Una truffa su scala mondiale partita da Pisa e compiuta da almeno quattro associazioni a delinquere che ha fruttato, secondo i calcoli accertati dalla Guardia di finanza, almeno 32 milioni di euro. Sei le custodie cautelari in carcere, delle quali cinque eseguite e di cui una nel compitese, a carico dei responsabili delle organizzazioni criminali che ora sono accusati di truffa e abusivismo finanziario per avere svolto attività finanziarie senza averne l’abilitazione. Altre sedici persone sono state denunciate.
Nel mirino delle fiamme gialle anche alcuni funzionari di banche estere compiacenti al termine di un’attività d’indagine diretta dal pm, Giancarlo Dominijanni, che per due anni è mezzo ha spulciato centinaia di transazioni finanziarie in diversi Paesi stranieri con le quali gli arrestati truffavano i loro clienti spari in tutto il mondo, accumulando cospicue ricchezze fingendo di ‘affittare’ bond o titoli obbligazionari in realtà contraffatti. In manette sono finiti Walter Tommasi di Castelvecchio di Compito, M.A. di Orentano, Giovanni Margotti, della provincia di Bologna, L.R. di Ascoli Piceno, e Paolo Bastianello, commercialista che opera a Londra. E’ tuttora latitante invece Roberto Sabatini di Follonica. I finanzieri hanno anche sequestrato 33 immobili, 10 terreni, 9 autovetture, 24 società, conti correnti, denaro contante e titoli per complessivi 200 mila euro, oltre a gioielli, orologi di pregio e diamanti.

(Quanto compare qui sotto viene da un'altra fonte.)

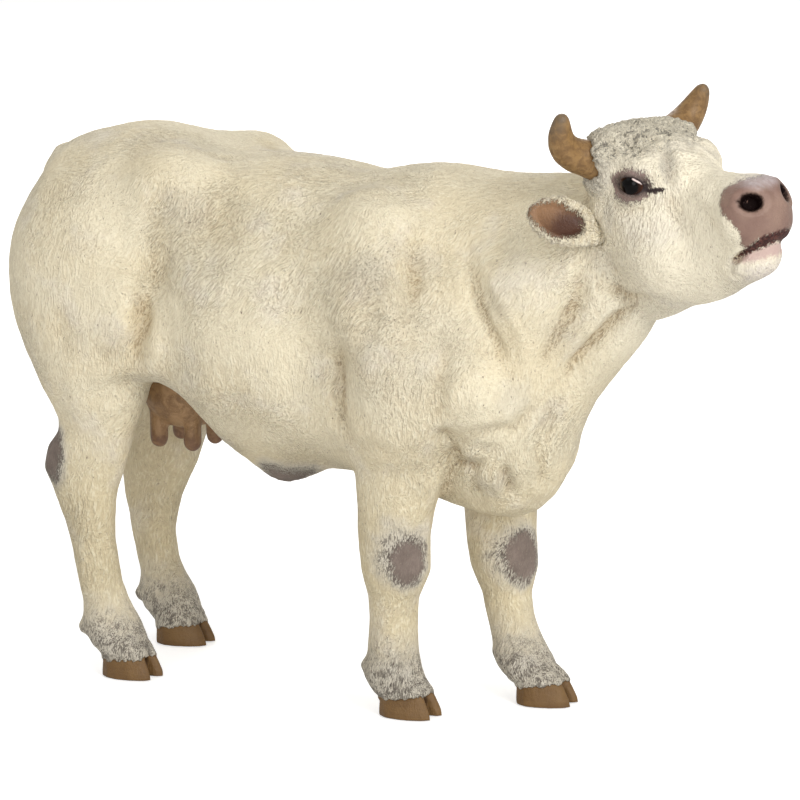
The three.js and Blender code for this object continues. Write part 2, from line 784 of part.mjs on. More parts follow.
const cow = new THREE.Group();
cow.name = "toy_cow";
cow.add(trunkPart(), legParts(), headParts());
cow.add(part("udder", joined(udderSkins(0)), paint("udder", 0x7d5b4c, 0.7)));
cow.add(part("tail", solidOf(tail(0)), coat("coat")));

// The origin lies on the ground, under the middle of the figure.
const reach = new THREE.Box3().setFromObject(cow, true);
cow.position.set(-(reach.min.x + reach.max.x) / 2, -(reach.min.y + reach.max.y) / 2, -reach.min.z);

export default cow;
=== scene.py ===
import math
from functools import partial

import bmesh
import bpy
import numpy as np
from mathutils import Matrix, Vector, noise
from mathutils.bvhtree import BVHTree


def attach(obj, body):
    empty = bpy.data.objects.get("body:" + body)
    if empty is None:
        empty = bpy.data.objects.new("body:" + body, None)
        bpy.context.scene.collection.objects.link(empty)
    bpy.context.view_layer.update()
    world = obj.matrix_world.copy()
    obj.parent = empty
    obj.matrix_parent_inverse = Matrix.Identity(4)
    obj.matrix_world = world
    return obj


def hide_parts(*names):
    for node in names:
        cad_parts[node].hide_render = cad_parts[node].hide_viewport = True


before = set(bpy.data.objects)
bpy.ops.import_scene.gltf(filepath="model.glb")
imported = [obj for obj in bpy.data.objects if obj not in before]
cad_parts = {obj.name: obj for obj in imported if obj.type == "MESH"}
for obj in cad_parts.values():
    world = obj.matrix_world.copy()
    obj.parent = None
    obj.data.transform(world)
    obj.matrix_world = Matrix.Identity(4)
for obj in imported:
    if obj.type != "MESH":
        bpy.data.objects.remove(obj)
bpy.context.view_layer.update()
mm = 0.001


# Camera, at the photo's angle
cameraSettings = {
    "around": 30,  # degrees ahead of square on to the right side
    "above": 11.8,
    "distance": 651 * mm,
    "aim": Vector((-6.75, 8.82, 45.42)) * mm,
    "lens": 185.7,
    "sensor": 36,
    "nearest": 10 * mm,
    "photoSize": 800,
    "pixelsPerMm": 6.3,  # at the figure
}


def makeCamera(settings):
    around, above = math.radians(settings["around"]), math.radians(settings["above"])
    back = Vector((math.sin(around) * math.cos(above), -math.cos(around) * math.cos(above), math.sin(above)))
    data = bpy.data.cameras.new("photoCamera")
    data.lens = settings["lens"]
    data.clip_start = settings["nearest"]
    made = bpy.data.objects.new("photoCamera", data)
    bpy.context.scene.collection.objects.link(made)
    made.matrix_world = (
        Matrix.Translation(settings["aim"] + back * settings["distance"])
        @ back.to_track_quat("Z", "Y").to_matrix().to_4x4()
    )
    bpy.context.scene.camera = made
    return made


camera = makeCamera(cameraSettings)
cameraPose = camera.matrix_world.copy()
photoReach = cameraSettings["lens"] / cameraSettings["sensor"] * cameraSettings["photoSize"]
photoMiddle = cameraSettings["photoSize"] / 2


def photoRay(x, y):
    # from the camera through a place in the photo, in pixels from its upper left corner
    aim = cameraPose.to_3x3() @ Vector((x - photoMiddle, photoMiddle - y, -photoReach))
    return cameraPose.translation, aim.normalized()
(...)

Secondo gli investigatori il gruppo era attivo in tutto il mondo grazie alla presenza capillare di brokers affiliati che avevano lo scopo di reperire i clienti. La perdurante crisi economico-finanziaria, nonché la difficoltà per le banche di erogare finanziamenti, induceva gli ignari imprenditori a richiedere titoli finanziari (obbligazioni o bond) all’organizzazione così da poterli presentare come garanzie alle banche stesse ed ottenere quindi liquidità. La gang, poi, secondo l’accusa, prometteva di prestare o vendere i titoli (esistenti ma non nella loro disponibilità) dall’ingente valore facciale, attraverso delle numerose società estere riconducibili agli indagati. Questi ultimi, sprovvisti di qualsiasi abilitazione all’attività finanziaria, predisponevano dei contratti da far firmare al cliente e, utilizzando documentazione contraffatta, chiedevano, per l’accusa, il pagamento di una caparra al fine di prenotare i titoli i quali non venivano, poi, mai consegnati. I successivi sviluppi investigativi, grazie alla collaborazione con l’unità europea di cooperazione giudiziaria denominata Eurojust, insieme alle autorità degli Usa (federal bureau of investigation di Los Angeles e la security exchange commission dell’Alabama), del Regno Unito (serious fraud office di Londra), della Svizzera e del Lussemburgo, sono stati finalizzati ad individuare l’ingente illecito patrimonio accumulato dal gruppo, nel corso di più di dieci anni, e calcolato essere di circa 32.000.000 di euro, soldi transitati su decine di conti correnti esteri e società dislocati nei cosiddetti paradisi fiscali. Grazie all’Fbi è stata accertata l’esistenza di altre due associazioni criminali, una americana e l’altra europea, che collaborava con le menti italiane dell’organizzazione.